Mel Lewis however suggested that one of their duties is to try to reach out to these type of students and hang out with students who seem to not have friends. They go and sit with them, and they have lunch with the students who do not necessarily eat with anyone else.
Tim Taylor agreed that was a good approach.
Will this program ultimately succeed? It is hard to say for sure, but there are several promising aspects of it. First, it works within the peer social structure. One key question is whether the knowledge of the existence of this program will work to undermine it, however, by working within that social network, it has a chance to succeed.
Second, it is not a police program, rather it aims to change the interactions of students through positive peer pressure.
Third and most importantly, we know from social psychological research that bystanders rarely intervene. In fact, there have been numerous studies on crowd’s failure to intervene when a woman was attacked to the failure of people to prevent atrocities in Zimbardo’s study on prisons. What this type of program does is empower bystanders to intervene. It gives them the tools to do so. The social support to do so. And more importantly, it raises the awareness that they need to do so, which would seem to be so vital.

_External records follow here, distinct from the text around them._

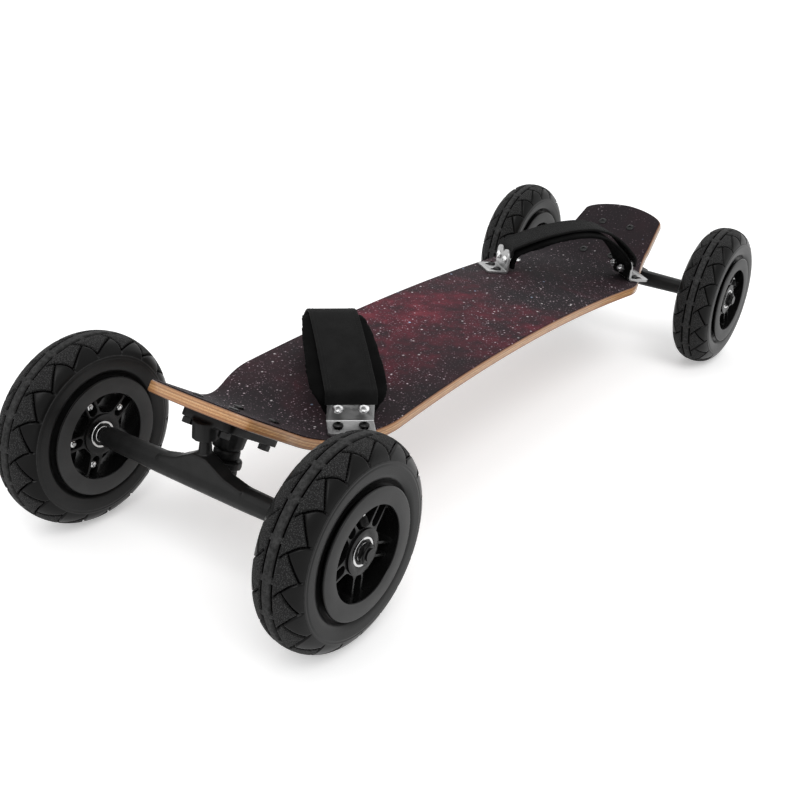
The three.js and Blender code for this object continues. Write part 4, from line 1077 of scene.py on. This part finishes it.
PAD_START = 0.0052
PAD_VOXEL = 0.0028
PAD_RISE = 0.0015
PAD_PRESSURE = 4
SEAM_AT = 0.86
SEAM_SINK = 0.0007
SEAM_SPREAD = 0.04
SWELL_FRAMES = 20


def vertex_values(obj, key):
    values = np.empty(len(obj.data.vertices) * 3)
    obj.data.vertices.foreach_get(key, values)
    return values.reshape(-1, 3)


def across_of(points, source):
    """How far across the source band the nearest of its points lies, for each point."""
    tree = KDTree(len(source.data.vertices))
    for i, vertex in enumerate(source.data.vertices):
        tree.insert(vertex.co, i)
    tree.balance()
    layer = source.data.attributes["across"].data
    return np.abs([layer[tree.find(p)[1]].value for p in points])


def swollen(obj, source):
    """Swells the pad as cloth under a light pressure, with its rim held."""
    start = vertex_values(obj, "co")
    held = np.nonzero(across_of(start, source) > SEAM_AT)[0]
    obj.vertex_groups.new(name="rim").add(held.tolist(), 1.0, "ADD")
    cloth = modify(obj, "CLOTH").settings
    cloth.vertex_group_mass = "rim"
    cloth.use_pressure = True
    cloth.uniform_pressure_force = PAD_PRESSURE
    cloth.effector_weights.gravity = 0
    scene = bpy.context.scene
    for step in range(1, SWELL_FRAMES + 1):
        scene.frame_set(step)
    applied(obj)
    moved = vertex_values(obj, "co") - start
    size = np.linalg.norm(moved, axis=1, keepdims=True)
    capped = start + moved * np.minimum(1, PAD_RISE / np.maximum(size, 1e-9))
    obj.data.vertices.foreach_set("co", capped.ravel())
    scene.frame_set(1)


def seamed(obj, source):
    """One subdivision, then a shallow channel where the rim's seam pulls the cloth in."""
    modify(obj, "SUBSURF", levels=1, render_levels=1)
    applied(obj)
    points = vertex_values(obj, "co")
    off = (across_of(points, source) - SEAM_AT) / SEAM_SPREAD
    sink = SEAM_SINK * np.exp(-(off**2))[:, None]
    obj.data.vertices.foreach_set("co", (points - vertex_values(obj, "normal") * sink).ravel())
    obj.data.update()


def make_pad(end, spec, frames):
    inner = -GAP - PAD_THICKNESS / 2 - BRACKET_THICKNESS
    under = inner - STRAP_THICKNESS - GAP
    crest = spec["crest"] - STRAP_THICKNESS - PAD_GAP - PAD_THICKNESS / 2
    path = band_path(spec, frames, (under, inner), PAD_LEGS, PAD_SPRING, crest, PAD_FOLD)
    start = band(f"{end}_pad_form", frames, path, pad_width, pad_section(PAD_START), [FOAM])
    pad = linked(f"{end}_foot_pad", start.data.copy())
    modify(pad, "REMESH", mode="VOXEL", voxel_size=PAD_VOXEL, use_smooth_shade=True)
    applied(pad)
    modify(pad, "SMOOTH", factor=0.5, iterations=3)
    applied(pad)
    swollen(pad, start)
    seamed(pad, start)
    smooth(pad, 180)
    bpy.data.objects.remove(start)
    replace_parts(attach(pad, "board"), f"{end}_pad")


# A stitch's four rings: a place along it as a share of half its length, and a radius
STITCH = ((-1, 0.00008), (-0.5, 0.00028), (0.5, 0.00028), (1, 0.00008))
STITCH_HALF = 0.0013


def stitches(name, frames, path):
    """Short threads along the strap's face, in rows across it."""
    verts, faces = [], []
    steps = list(steps_of(frames, path))[2:-2]
    for row in SEAM_ROWS:
        for point, share, ahead, side, up in steps:
            if not SEAM_SHARES[0] < share < SEAM_SHARES[1]:
                continue
            middle = point + side * row + up * STRAP_THICKNESS / 2
            length = ahead.normalized() * min(ahead.length * 0.3, STITCH_HALF)
            first = len(verts)
            for k, radius in STITCH:
                verts += [middle + length * k + side * x + up * y for x, y in circle(radius, 6)]
            faces += [*(ring_faces(4, 6, False) + first), range(first + 5, first - 1, -1),
                      range(first + 18, first + 24)]
    return new_object(name, verts, faces, [THREAD], 60)


def bracket_hardware(name, frame, pad_face):
    """Two strap bolts with their nuts on the pad's side, and two screws through the deck."""
    out = spin(-math.pi / 2, "X")
    parts = []
    for x in BOLT_PLACES:
        head = button_bolt("head", *STRAP_BOLT, BOLT_END - pad_face, BRIGHT)
        head.data.transform(move(x, GAP, BOLT_HEIGHT) @ out)
        nut = nut_mesh("nut", *STRAP_NUT, BRIGHT)
        nut.data.transform(move(x, pad_face, BOLT_HEIGHT) @ out.inverted())
        screw = button_bolt("screw", *SCREW, SCREW_LENGTH, DARK_STEEL)
        screw.data.transform(move(x, SLOT_MIDDLE, BRACKET_THICKNESS))
        parts += [head, nut, screw]
    bolts = joined(parts, name)
    bolts.data.transform(frame)
    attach(bolts, "board")


def make_bindings():
    inside = -GAP - STRAP_THICKNESS / 2 - BRACKET_THICKNESS
    outside = GAP + STRAP_THICKNESS / 2
    pad_face = -GAP - BRACKET_THICKNESS - PAD_THICKNESS
    plate = bracket_mesh()
    for end, spec in BINDINGS.items():
        frames = [bracket_frame(spec, -1), bracket_frame(spec, 1)]
        path = band_path(spec, frames, (inside, outside), STRAP_LEGS, BRACKET_HEIGHT + STRAP_THICKNESS,
                         spec["crest"] - STRAP_THICKNESS / 2, STRAP_FOLD)
        strap = band(f"{end}_strap_band", frames, path, lambda _: STRAP_WIDTH, strap_section(), [WEBBING])
        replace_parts(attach(strap, "board"), f"{end}_strap")
        sewn = stitches(f"{end}_strap_seams", frames, path)
        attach(sewn, "board")
        make_pad(end, spec, frames)
        bracket_hardware(f"{end}_left_bolts", frames[0], pad_face - STRAP_THICKNESS - GAP)
        bracket_hardware(f"{end}_right_bolts", frames[1], pad_face)
        for side, matrix in zip(SIDES, frames):
            placed(f"{end}_{side}_foot_plate", plate, matrix, "board", "bracket_steel",
                   f"{end}_{side}_bracket")


# Trucks

AXLE_BELOW = 0.07069
BASE_BOTTOM = -0.0203
TRUCK_BOLTS = ((0.026, 0.0225), (0.026, -0.0225), (-0.038, 0.0225), (-0.038, -0.0225))
TRUCK_BOLT = (0.0056, 0.0018, 0.003)
TRUCK_NUT = (0.0058, 0.0057, 0.0029)
BOLT_BELOW = 0.006
TRUCK_X = AXLE_X - AXLE_BELOW * math.sin(KICK_ANGLE)
TRUCK_Z = TYRE_RADIUS + AXLE_BELOW * math.cos(KICK_ANGLE)
BUSHING_STEPS = 13
BUSHING_WAIST = 0.14
BUSHING_FLARE = 0.0015


def truck_matrix(end):
    place = spin(0 if end > 0 else math.pi, "Z") @ move(TRUCK_X, 0, TRUCK_Z)
    return place @ spin(-KICK_ANGLE, "Y")


def bend_rise(s):
    """How far the deck's top stands above the plane of the tip at a place along it."""
    x = TRUCK_X + s * math.cos(KICK_ANGLE)
    return (deck_height(x) - TRUCK_Z - s * math.sin(KICK_ANGLE)) * math.cos(KICK_ANGLE)


def make_truck_bolts():
    for end, e in ENDS.items():
        for i, (s, y) in enumerate(TRUCK_BOLTS):
            low = GRIP_HIGH + GAP + bend_rise(s - TRUCK_BOLT[0])
            end_below = BASE_BOTTOM - BOLT_BELOW - low
            bolt = button_bolt("bolt", *TRUCK_BOLT, -end_below, DARK_STEEL)
            nut = nut_mesh("nut", *TRUCK_NUT, DARK_STEEL)
            nut.data.transform(move(0, 0, end_below))
            whole = taken(joined([bolt, nut], "truck_bolt"))
            place = truck_matrix(e) @ move(s, y, low)
            placed(f"{end}_deck_bolt_{i + 1}", whole, place, "board", "dark_steel",
                   f"{end}_truck_bolt_{i + 1}")


def turned_axis(points):
    """The direction of a short turned solid: the one along which its points spread least."""
    spread = np.cov((points - points.mean(0)).T)
    axis = Vector(np.linalg.eigh(spread)[1][:, 0])
    return axis if axis.z > 0 else -axis


def make_bushings():
    """Urethane rings between the board and the hanger, turned to the shape of the frame's bushings."""
    for end in ENDS:
        for kind, up in (("upper", 1), ("lower", -1)):
            node = f"{end}_{kind}_bushing"
            points = vertex_values(frame["nodes"][node], "co")
            middle, axis = points.mean(0), turned_axis(points)
            heights = (points - middle) @ np.array(axis)
            reach = np.linalg.norm(points - middle - heights[:, None] * np.array(axis), axis=1)
            half, eye, wide = heights.max(), reach.min(), reach.max()
            shares = np.linspace(-1, 1, BUSHING_STEPS)
            outside = [(wide * (1 - BUSHING_WAIST * k**4), k * half) for k in shares]
            inside = [(eye + BUSHING_FLARE * (1 - up * k) / 2, k * half) for k in reversed(shares)]
            ring = solid_lathe(f"{end}_{kind}_bushing_ring", outside + inside, 48, [URETHANE])
            place = Matrix.Translation(middle) @ to_axis(axis)
            ring.matrix_world = place
            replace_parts(ring, node)
            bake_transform(ring)


# Finishes of the frame's own nodes

FINISHES = {
    "truck_baseplate": SATIN, "truck_hanger": SATIN, "pivot_cup": URETHANE, "kingpin": DARK_STEEL,
    "kingpin_nut": BOLT, "axle": DARK_STEEL, "inner_tube": BUTYL,
}
NUT_EASE = 0.0004
CAST = ("truck_baseplate", "truck_hanger")
CAST_VOXEL = 0.0012


def dress_frame():
    for name, obj in frame["nodes"].items():
        keys = [k for k in FINISHES if k in name]
        if not keys or obj.hide_render:
            continue
        key = max(keys, key=len)
        obj.data.materials.clear()
        obj.data.materials.append(FINISHES[key])
        smooth(obj, 38)
        if key == "kingpin_nut":
            bevel(obj, NUT_EASE, 3, 38)
        if key in CAST:
            modify(obj, "REMESH", mode="VOXEL", voxel_size=CAST_VOXEL, use_smooth_shade=True)
            modify(obj, "SMOOTH", factor=0.5, iterations=4)


# Stage

CAMERA_PLACE = (-1.10252, -0.63592, 0.61251)
CAMERA_TARGET = (-0.16378, -0.02450, 0.09343)
CAMERA_ROLL = 0.0774
FOCAL_PIXELS = 1102.6
FRAME_PIXELS = 800
SENSOR = 36
WORLD_FILL = 0.5
FLOOR_HALF = 60
FLOOR_TONE = 0.88
FLOOR_LIFT = 0.38
# Each sun's direction of light, its strength and how wide it stands in the sky
SUNS = (
    ("key", (0.5, 0.55, -1.0), 1.15, 35),
    ("fill", (0.7, -0.5, -1.0), 0.5, 60),
    ("back", (-0.8, -0.3, -0.9), 0.45, 50),
)


def make_camera():
    place, target = Vector(CAMERA_PLACE), Vector(CAMERA_TARGET)
    ahead = (target - place).normalized()
    right = ahead.cross(Vector((0, 0, 1))).normalized()
    up = right.cross(ahead)
    c, s = math.cos(CAMERA_ROLL), math.sin(CAMERA_ROLL)
    right, up = c * right + s * up, c * up - s * right
    data = bpy.data.cameras.new("camera")
    data.sensor_width = SENSOR
    data.lens = FOCAL_PIXELS / FRAME_PIXELS * SENSOR
    data.clip_start, data.clip_end = 0.01, 50
    camera = linked("camera", data)
    camera.matrix_world = Matrix.Translation(place) @ Matrix((right, up, -ahead)).transposed().to_4x4()
    bpy.context.scene.camera = camera


def white_rays(tree):
    """One where the camera, a reflection or glass looks, and zero for the light itself."""
    path = add_node(tree, "ShaderNodeLightPath").outputs
    total = path["Is Camera Ray"]
    for name in ("Is Glossy Ray", "Is Transmission Ray"):
        total = add_node(tree, "ShaderNodeMath", {0: total, 1: path[name]}, operation="MAXIMUM").outputs[0]
    return total


def make_world(scene):
    scene.world = bpy.data.worlds.new("world")
    scene.world.use_nodes = True
    tree = scene.world.node_tree
    background = tree.nodes["Background"].inputs
    background["Color"].default_value = (1, 1, 1, 1)
    inputs = {"Value": white_rays(tree), "To Min": WORLD_FILL, "To Max": 1.0}
    strength = add_node(tree, "ShaderNodeMapRange", inputs)
    tree.links.new(strength.outputs[0], background["Strength"])


def floor_material():
    material = bpy.data.materials.new("floor")
    material.use_nodes = True
    tree = material.node_tree
    tree.nodes.remove(tree.nodes["Principled BSDF"])
    diffuse = add_node(tree, "ShaderNodeBsdfDiffuse", {"Color": (*(FLOOR_TONE,) * 3, 1)})
    lift = add_node(tree, "ShaderNodeMath", {0: white_rays(tree), 1: FLOOR_LIFT}, operation="MULTIPLY")
    glow = add_node(tree, "ShaderNodeEmission", {"Strength": lift.outputs[0]})
    total = add_node(tree, "ShaderNodeAddShader", {0: diffuse.outputs[0], 1: glow.outputs[0]})
    tree.links.new(total.outputs[0], tree.nodes["Material Output"].inputs["Surface"])
    return material


def make_stage():
    scene = bpy.context.scene
    scene.view_settings.view_transform = "Standard"
    make_world(scene)
    corners = [(x * FLOOR_HALF, y * FLOOR_HALF, 0) for x, y in ((-1, -1), (1, -1), (1, 1), (-1, 1))]
    new_object("floor", corners, [(0, 1, 2, 3)], [floor_material()])
    for name, direction, energy, width in SUNS:
        light = bpy.data.lights.new(name, "SUN")
        light.energy, light.angle = energy, math.radians(width)
        linked(name, light).rotation_euler = Vector(direction).to_track_quat("-Z", "Y").to_euler()


make_camera()
make_stage()
make_deck()
make_wheels()
make_bindings()
make_truck_bolts()
make_bushings()
dress_frame()
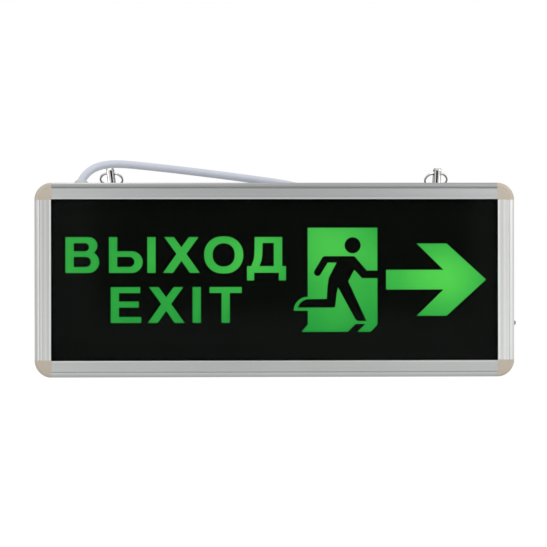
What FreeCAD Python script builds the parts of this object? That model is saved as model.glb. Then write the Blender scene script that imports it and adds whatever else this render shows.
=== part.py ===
"""Emergency exit light: an edge-framed sign box with a lit legend, hung from two split rings.

Millimetres. X runs to the right along the sign, the legend faces -Y, and +Z is up.
The origin is under the middle of the bottom edge, half way through the depth.
"""

import FreeCAD, Part
import math
import os
import Sketcher
from FreeCAD import Placement, Rotation, Vector

# ---------------------------------------------------------------- driving dimensions

SIZES = {
    # the whole sign
    "sign_width": 358.0,
    "sign_height": 145.0,
    "sign_depth": 25.0,
    # the extruded frame section
    "face_width": 12.5,
    "web_thickness": 1.3,
    "shoulder_width": 3.1,
    "shoulder_drop": 1.6,
    "groove_width": 1.4,
    "groove_depth": 0.6,
    "lip_reach": 3.1,
    "lip_thickness": 1.8,
    "lip_radius": 1.4,
    "rib_thickness": 1.2,
    "rib_setback": 0.5,
    "face_wall": 1.4,
    # the panels that the frame holds
    "panel_play": 1.0,
    "stack_play": 0.1,
    "layer_gap": 0.1,
    "glass_thickness": 3.0,
    "mask_thickness": 0.4,
    "film_thickness": 0.4,
    "diffuser_thickness": 1.7,
    "back_thickness": 1.5,
    # the corner pieces
    "corner_ease": 0.3,
    "corner_score": 0.15,
    "tongue_length": 14.0,
    "tongue_play": 0.15,
    "screw_radius": 1.25,
    "screw_head_radius": 2.6,
    "screw_head_height": 1.5,
    "screw_length": 8.0,
    "screw_from_joint": 6.0,
    # the legend
    "cap_height": 26.8,
    "stem": 6.2,
    "bar_height": 4.5,
    "upper_baseline_rise": 5.3,
    "lower_baseline_drop": 32.1,
    "legend_margin": 10.0,
    "lower_word_indent": 33.7,
    "arrow_margin": 7.9,
    "arrow_length": 75.3,
    "arrow_shaft": 14.8,
    "arrow_head_height": 54.2,
    "arrow_wing": 22.6,
    "arrow_head_length": 29.7,
    "door_gap": 6.5,
    "door_width": 52.3,
    "door_height": 78.0,
    "door_top_drop": 21.0,
    "sill_slant": 5.2,
    "head_radius": 6.0,
    # the lamp boards behind the legend
    "board_thickness": 1.2,
    "lamp_bar_height": 9.0,
    "lamp_bar_inset": 18.0,
    "lamp_bar_rise": 24.0,
    "lamp_bar_drop": 20.0,
    "lamp_pitch": 78.0,
    "lamp_size": 5.0,
    "lamp_height": 1.6,
    "lamp_window_play": 0.5,
    "reflector_thickness": 0.5,
    "reflector_inset": 6.0,
    "reflector_top_gap": 16.0,
    # the battery and its driver
    "works_height": 19.0,
    "works_play": 1.5,
    "cell_radius": 5.2,
    "cell_length": 44.5,
    "cell_neck": 0.6,
    "battery_inset": 12.0,
    "clip_width": 8.0,
    "clip_wall": 0.9,
    "clip_play": 0.1,
    "driver_length": 128.0,
    "driver_inset": 16.0,
    "driver_thickness": 1.6,
    "transformer_width": 18.0,
    "transformer_height": 15.0,
    "transformer_depth": 9.0,
    "winding_overhang": 2.0,
    "capacitor_radius": 4.0,
    "capacitor_length": 12.0,
    "fuse_radius": 2.5,
    "fuse_length": 20.0,
    "fuse_cap_length": 4.5,
    "terminal_width": 15.0,
    "terminal_height": 10.0,
    "terminal_depth": 8.0,
    "terminal_bore": 1.4,
    # the test button at the right end
    "button_rise": 39.8,
    "button_radius": 1.65,
    "button_proud": 3.2,
    "button_shaft_radius": 1.3,
    "button_running_gap": 0.15,
    "button_travel": 1.0,
    "button_collar_radius": 2.7,
    "button_collar_length": 1.2,
    "switch_width": 6.0,
    "switch_length": 4.5,
    "switch_wall": 1.2,
    "switch_board_height": 16.0,
    # the hangers
    "lug_from_end": 56.5,
    "lug_width": 5.3,
    "lug_thickness": 1.2,
    "lug_gap": 6.4,
    "lug_height": 11.6,
    "lug_bend": 0.9,
    "lug_foot": 2.6,
    "lug_slack": 0.4,
    "lug_slot_play": 0.4,
    "left_lug_lean": 7.0,
    "right_lug_lean": 3.0,
    "right_lug_setback": 1.5,
    "plate_length": 15.0,
    "plate_width": 14.0,
    "plate_thickness": 0.8,
    "ring_radius": 9.0,
    "ring_wire": 1.4,
    "ring_stack": 1.5,
    "ring_edge": 0.25,
    "ring_seam": 0.2,
    "ring_drop": 2.15,
    "ring_rest_gap": 0.3,
    # the mains cable and its grommet
    "cable_diameter": 6.0,
    "gland_from_end": 33.0,
    "gland_setback": 4.0,
    "gland_radius": 5.4,
    "gland_height": 2.8,
    "gland_crown": 0.9,
    "gland_neck_radius": 4.1,
    "gland_barb_radius": 4.9,
    "gland_barb_height": 1.6,
    "core_radius": 1.1,
    "core_length": 22.0,
    "core_pitch_radius": 1.4,
    "core_splay": 5.0,
    "core_gap": 0.15,
    "ferrule_radius": 0.8,
    "ferrule_length": 7.0,
    # the keyholes in the back
    "keyhole_spacing": 200.0,
    "keyhole_drop": 23.0,
    "keyhole_radius": 4.0,
    "keyhole_slot": 4.0,
    "keyhole_rise": 7.0,
}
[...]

In fact, one of the questions they had during their training at the conclusion was what would they change when they got back into campus.
According to the teacher, many of the students said, “I’m not going to be a bystander, so that was a powerful message because they are teens, they would view something that was happening and they would look the other way. They said they wouldn’t be a bystander, and I think our ambassadors are proving that.”
This program seems to hold some promise to help with situations of harassment and bullying that have been burning issues for a long time. It is not going to solve all of the problems, but it seems to be a powerful tool that can help.